* Request *
Begin with the first line of the listing and quote every line through the one containing "hollows and ridges."; give only those lines.

* Provided data *

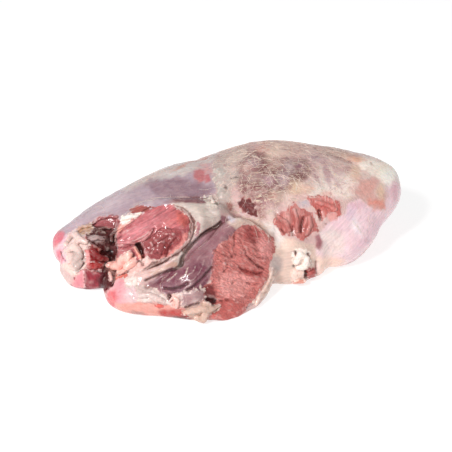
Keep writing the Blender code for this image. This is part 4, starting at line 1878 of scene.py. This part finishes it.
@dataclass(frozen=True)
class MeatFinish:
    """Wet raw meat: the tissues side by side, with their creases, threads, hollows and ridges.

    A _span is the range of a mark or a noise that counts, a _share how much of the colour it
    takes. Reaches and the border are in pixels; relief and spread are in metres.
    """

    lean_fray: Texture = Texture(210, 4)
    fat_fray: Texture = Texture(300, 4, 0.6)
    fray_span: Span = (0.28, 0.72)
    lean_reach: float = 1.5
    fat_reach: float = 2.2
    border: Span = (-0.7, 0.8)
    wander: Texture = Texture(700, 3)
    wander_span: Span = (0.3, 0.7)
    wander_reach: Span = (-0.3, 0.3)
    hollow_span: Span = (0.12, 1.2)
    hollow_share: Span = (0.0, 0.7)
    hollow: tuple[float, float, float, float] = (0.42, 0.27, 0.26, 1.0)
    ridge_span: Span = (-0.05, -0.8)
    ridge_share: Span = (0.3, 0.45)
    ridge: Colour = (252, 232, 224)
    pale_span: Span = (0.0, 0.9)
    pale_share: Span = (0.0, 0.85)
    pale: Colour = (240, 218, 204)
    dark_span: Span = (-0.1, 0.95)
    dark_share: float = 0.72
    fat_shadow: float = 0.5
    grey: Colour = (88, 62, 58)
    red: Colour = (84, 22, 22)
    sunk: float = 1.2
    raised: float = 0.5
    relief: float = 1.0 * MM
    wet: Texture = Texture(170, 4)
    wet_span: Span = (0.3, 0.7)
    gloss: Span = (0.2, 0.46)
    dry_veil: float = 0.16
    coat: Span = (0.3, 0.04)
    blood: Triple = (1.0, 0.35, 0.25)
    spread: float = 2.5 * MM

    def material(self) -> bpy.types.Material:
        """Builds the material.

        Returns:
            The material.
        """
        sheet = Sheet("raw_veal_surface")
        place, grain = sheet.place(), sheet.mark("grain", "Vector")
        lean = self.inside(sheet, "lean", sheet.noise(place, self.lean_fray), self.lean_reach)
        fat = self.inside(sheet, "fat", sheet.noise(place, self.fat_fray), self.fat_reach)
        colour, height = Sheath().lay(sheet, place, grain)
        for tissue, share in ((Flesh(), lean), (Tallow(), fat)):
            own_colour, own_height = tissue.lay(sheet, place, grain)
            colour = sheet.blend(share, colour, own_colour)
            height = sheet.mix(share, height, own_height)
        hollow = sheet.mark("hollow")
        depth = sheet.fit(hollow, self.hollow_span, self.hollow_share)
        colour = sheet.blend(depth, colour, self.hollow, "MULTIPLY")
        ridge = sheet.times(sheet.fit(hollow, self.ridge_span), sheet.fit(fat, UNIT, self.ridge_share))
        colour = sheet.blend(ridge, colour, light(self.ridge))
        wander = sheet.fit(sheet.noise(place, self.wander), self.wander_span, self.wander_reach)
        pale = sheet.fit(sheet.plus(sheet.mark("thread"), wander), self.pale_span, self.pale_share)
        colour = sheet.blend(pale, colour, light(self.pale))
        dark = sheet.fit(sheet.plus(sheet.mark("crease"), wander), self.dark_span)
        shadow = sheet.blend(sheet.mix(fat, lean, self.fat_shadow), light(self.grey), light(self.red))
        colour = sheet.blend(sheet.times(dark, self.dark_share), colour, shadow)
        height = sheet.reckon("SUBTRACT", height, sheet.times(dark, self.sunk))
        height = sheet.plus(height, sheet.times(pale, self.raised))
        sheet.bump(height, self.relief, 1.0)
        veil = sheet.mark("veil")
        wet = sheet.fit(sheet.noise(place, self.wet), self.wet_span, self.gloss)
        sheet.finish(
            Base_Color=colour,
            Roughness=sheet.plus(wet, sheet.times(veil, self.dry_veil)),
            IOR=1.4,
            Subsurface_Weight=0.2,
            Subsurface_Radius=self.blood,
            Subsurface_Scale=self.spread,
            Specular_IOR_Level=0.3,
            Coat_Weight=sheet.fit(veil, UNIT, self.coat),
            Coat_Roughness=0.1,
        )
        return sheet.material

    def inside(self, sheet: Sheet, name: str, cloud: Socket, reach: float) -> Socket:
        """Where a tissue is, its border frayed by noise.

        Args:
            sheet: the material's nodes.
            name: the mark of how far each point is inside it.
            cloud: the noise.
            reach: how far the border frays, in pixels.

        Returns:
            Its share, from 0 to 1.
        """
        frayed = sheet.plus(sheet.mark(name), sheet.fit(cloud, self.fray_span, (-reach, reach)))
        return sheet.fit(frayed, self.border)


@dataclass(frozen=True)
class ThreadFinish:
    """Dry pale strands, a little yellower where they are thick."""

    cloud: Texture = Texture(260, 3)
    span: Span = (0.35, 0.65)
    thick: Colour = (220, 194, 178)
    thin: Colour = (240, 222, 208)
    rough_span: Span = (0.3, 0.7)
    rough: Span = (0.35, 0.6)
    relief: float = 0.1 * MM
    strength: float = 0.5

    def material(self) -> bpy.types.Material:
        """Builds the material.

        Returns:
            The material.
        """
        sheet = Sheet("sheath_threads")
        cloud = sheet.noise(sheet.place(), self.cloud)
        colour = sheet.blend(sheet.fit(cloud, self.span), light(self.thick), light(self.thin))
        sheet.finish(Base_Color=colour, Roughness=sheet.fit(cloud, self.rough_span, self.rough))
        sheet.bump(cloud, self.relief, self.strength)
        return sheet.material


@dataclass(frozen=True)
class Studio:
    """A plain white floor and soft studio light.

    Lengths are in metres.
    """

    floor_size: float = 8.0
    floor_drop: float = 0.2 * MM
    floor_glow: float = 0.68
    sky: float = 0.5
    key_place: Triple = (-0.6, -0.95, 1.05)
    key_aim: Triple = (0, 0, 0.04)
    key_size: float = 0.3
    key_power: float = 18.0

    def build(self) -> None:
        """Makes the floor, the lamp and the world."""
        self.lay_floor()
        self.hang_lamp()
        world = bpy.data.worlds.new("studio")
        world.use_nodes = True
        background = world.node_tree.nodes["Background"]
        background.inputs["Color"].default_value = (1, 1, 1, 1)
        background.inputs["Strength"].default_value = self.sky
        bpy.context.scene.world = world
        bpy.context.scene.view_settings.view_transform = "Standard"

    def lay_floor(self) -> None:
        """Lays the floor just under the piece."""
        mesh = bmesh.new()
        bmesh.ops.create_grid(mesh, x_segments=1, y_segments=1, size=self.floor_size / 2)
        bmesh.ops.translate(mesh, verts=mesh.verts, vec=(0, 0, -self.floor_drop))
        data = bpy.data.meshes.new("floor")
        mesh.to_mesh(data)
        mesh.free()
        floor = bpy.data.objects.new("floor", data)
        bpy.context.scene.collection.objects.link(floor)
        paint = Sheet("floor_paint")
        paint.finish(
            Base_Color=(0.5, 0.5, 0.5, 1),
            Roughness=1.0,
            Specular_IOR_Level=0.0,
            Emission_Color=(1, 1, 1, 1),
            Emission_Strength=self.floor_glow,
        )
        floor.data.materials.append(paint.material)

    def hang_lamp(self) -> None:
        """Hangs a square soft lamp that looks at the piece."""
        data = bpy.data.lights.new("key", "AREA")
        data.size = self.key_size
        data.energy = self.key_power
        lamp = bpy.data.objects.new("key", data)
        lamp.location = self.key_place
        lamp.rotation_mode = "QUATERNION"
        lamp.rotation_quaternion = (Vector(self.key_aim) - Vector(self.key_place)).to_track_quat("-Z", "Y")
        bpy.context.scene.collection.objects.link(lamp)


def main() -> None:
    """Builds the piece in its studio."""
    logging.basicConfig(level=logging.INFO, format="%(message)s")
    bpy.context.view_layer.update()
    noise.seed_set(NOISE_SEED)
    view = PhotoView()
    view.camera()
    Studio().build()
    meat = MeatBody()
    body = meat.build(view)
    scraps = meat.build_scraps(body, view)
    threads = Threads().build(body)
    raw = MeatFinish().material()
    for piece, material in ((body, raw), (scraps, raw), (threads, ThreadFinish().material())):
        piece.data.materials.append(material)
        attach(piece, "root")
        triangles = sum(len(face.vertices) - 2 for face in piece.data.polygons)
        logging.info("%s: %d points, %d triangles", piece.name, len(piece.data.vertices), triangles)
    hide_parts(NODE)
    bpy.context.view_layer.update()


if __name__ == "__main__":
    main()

* Output below *
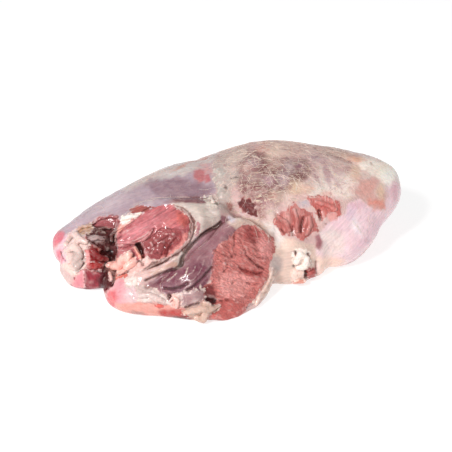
Keep writing the Blender code for this image. This is part 4, starting at line 1878 of scene.py. This part finishes it.
@dataclass(frozen=True)
class MeatFinish:
    """Wet raw meat: the tissues side by side, with their creases, threads, hollows and ridges.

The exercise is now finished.